While many states, including Colorado, have enacted legislation that addresses a landowner's rights with respect to access to sunlight for renewable energy purposes, solar easements, or solar energy as a property right, far fewer states have addressed wind energy rights and this area of the law continues to evolve around the country. With the passage of HB12-1105, the General Assembly has added to the existing statutory framework that addresses the development of wind power in Colorado (for example, C.R.S. § 38-30-168 addresses unreasonable restrictions on renewable energy generation devices, including wind turbines); however, many questions remain unanswered. In addition to the issues discussed previously, the Bill's recognition of wind energy as a property right does not answer the question of whether a landowner has a claim against an adjacent property owner whose actions interfere with the use and enjoyment of his or her wind energy rights. The construction of improvements on an adjacent property may create a wind shadow that diminishes or alters the wind blowing across the landowner's property. Even the installation of wind turbines on an adjacent property will affect the characteristics of the airflow on downwind properties. Do these situations now constitute interference with a property right for which a landowner could recover damages or injunctive relief?

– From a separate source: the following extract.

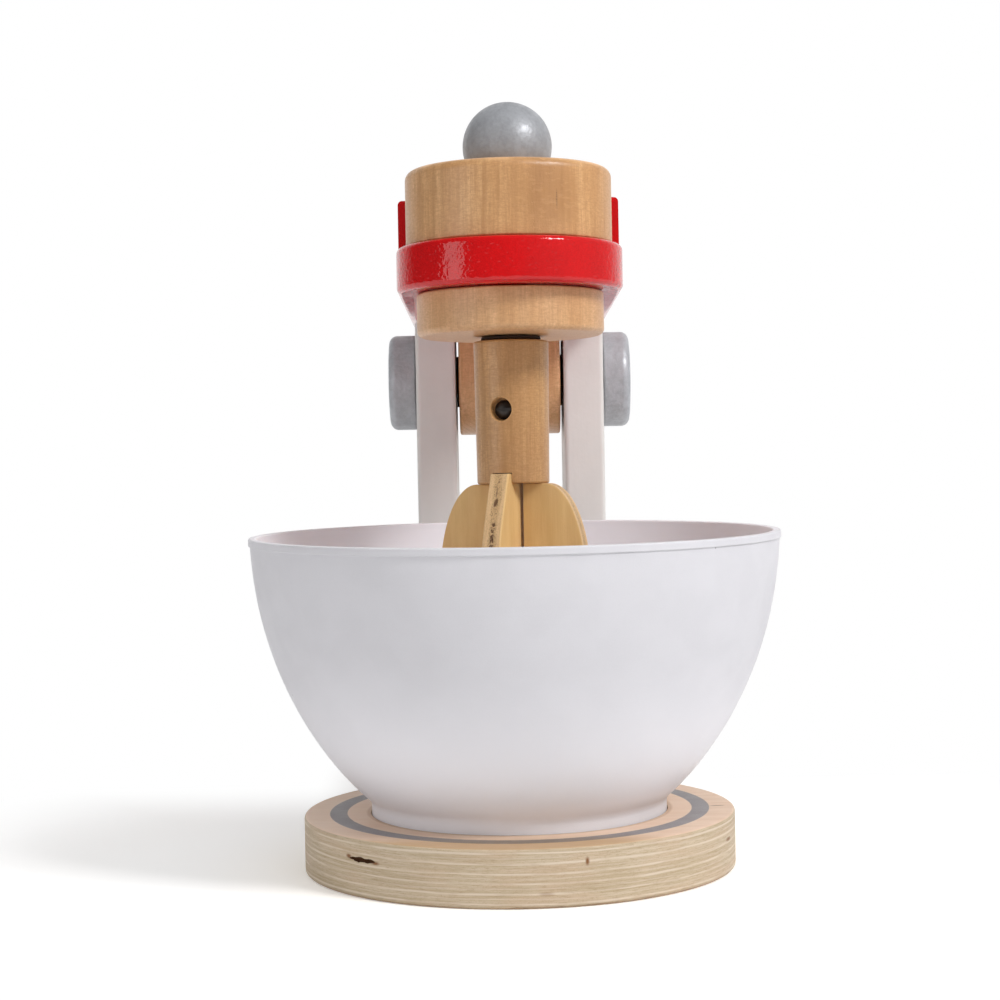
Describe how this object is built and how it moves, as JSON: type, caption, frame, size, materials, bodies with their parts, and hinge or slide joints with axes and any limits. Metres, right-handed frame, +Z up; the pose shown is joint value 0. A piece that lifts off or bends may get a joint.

Despite the Bill's steps toward further developing Colorado's wind energy law, it appears that the answers to these and other questions may remain "blowin' in the wind" until they are decided by further legislation or court actions. As a result, landowners and wind energy project developers should not relax the diligence with which they evaluate and document wind energy development plans and should continue to seek the advice of experienced legal counsel.